● Your instructions:
Look for "this" in each line of the entries, and return the matching lines.

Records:
================================
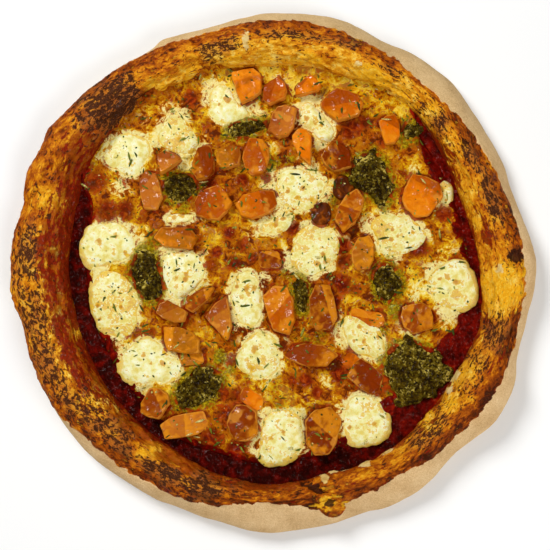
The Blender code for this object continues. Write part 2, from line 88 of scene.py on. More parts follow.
# Bake of the crust round the rim: where the pale flank starts, how golden the rim is inside and outside its
# crest, and how high sauce has stained it, as a place along the section.
FLANK_RADII = (142, 139.5, 136.5, 134, 137.5, 140.5, 141, 140, 144, 149, 153, 151,
               150.5, 149, 146, 140.5, 138.5, 137.5, 132, 139, 137.5, 141, 143.5, 143.5)
GOLD_INSIDE = (0.8, 0.65, 0.75, 0.85, 0.8, 0.85, 1.0, 0.8, 0.45, 0.35, 0.4, 0.5,
               0.8, 0.85, 0.75, 0.55, 0.45, 0.35, 0.35, 0.45, 0.7, 0.8, 0.85, 0.95)
GOLD_OUTSIDE = (0.45, 0.4, 0.45, 0.6, 0.5, 0.4, 0.45, 0.6, 0.5, 0.35, 0.5, 0.6,
                0.85, 0.8, 0.65, 0.4, 0.35, 0.3, 0.35, 0.35, 0.35, 0.35, 0.4, 0.5)
STAIN_RISE = (0.08, 0.14, 0.16, 0.06, 0.03, 0.04, 0.05, 0.06, 0.08, 0.12, 0.22, 0.30,
              0.30, 0.24, 0.18, 0.14, 0.12, 0.10, 0.08, 0.05, 0.08, 0.07, 0.06, 0.06)
# Charred bands: first angle, last angle, inner radius, outer radius, strength.
CHAR_BANDS = (
    (357, 368, 132, 142, 0.8), (8, 33, 126, 138, 0.85), (34, 48, 121, 131, 0.9), (51, 64, 127, 134, 0.6),
    (65, 93, 129, 139, 0.8), (98, 108, 122, 134, 0.9), (125, 142, 122, 148, 1.0), (170, 184, 132, 148, 0.9),
    (184, 219, 129, 146, 0.75), (213, 236, 120, 138, 0.8), (236, 260, 124, 138, 1.0),
    (255, 268, 120, 131, 0.5), (308, 325, 122, 134, 0.8), (325, 336, 116, 136, 0.7),
    (338, 349, 126, 139, 0.8))
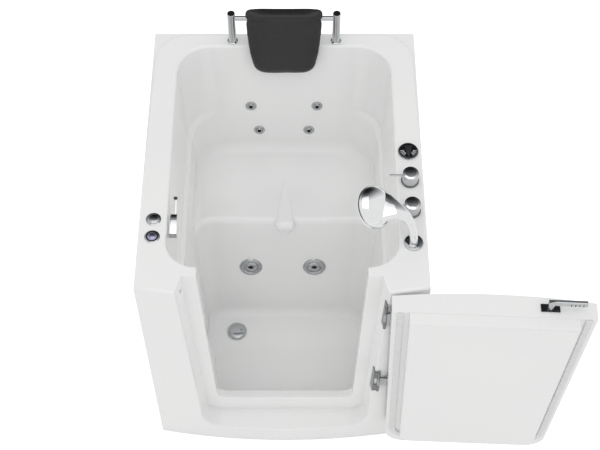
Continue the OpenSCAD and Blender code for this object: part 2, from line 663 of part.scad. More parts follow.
================================
● Task answer:
The Blender code for this object continues. Write part 2, from line 88 of scene.py on. More parts follow.
Continue the OpenSCAD and Blender code for this object: part 2, from line 663 of part.scad. More parts follow.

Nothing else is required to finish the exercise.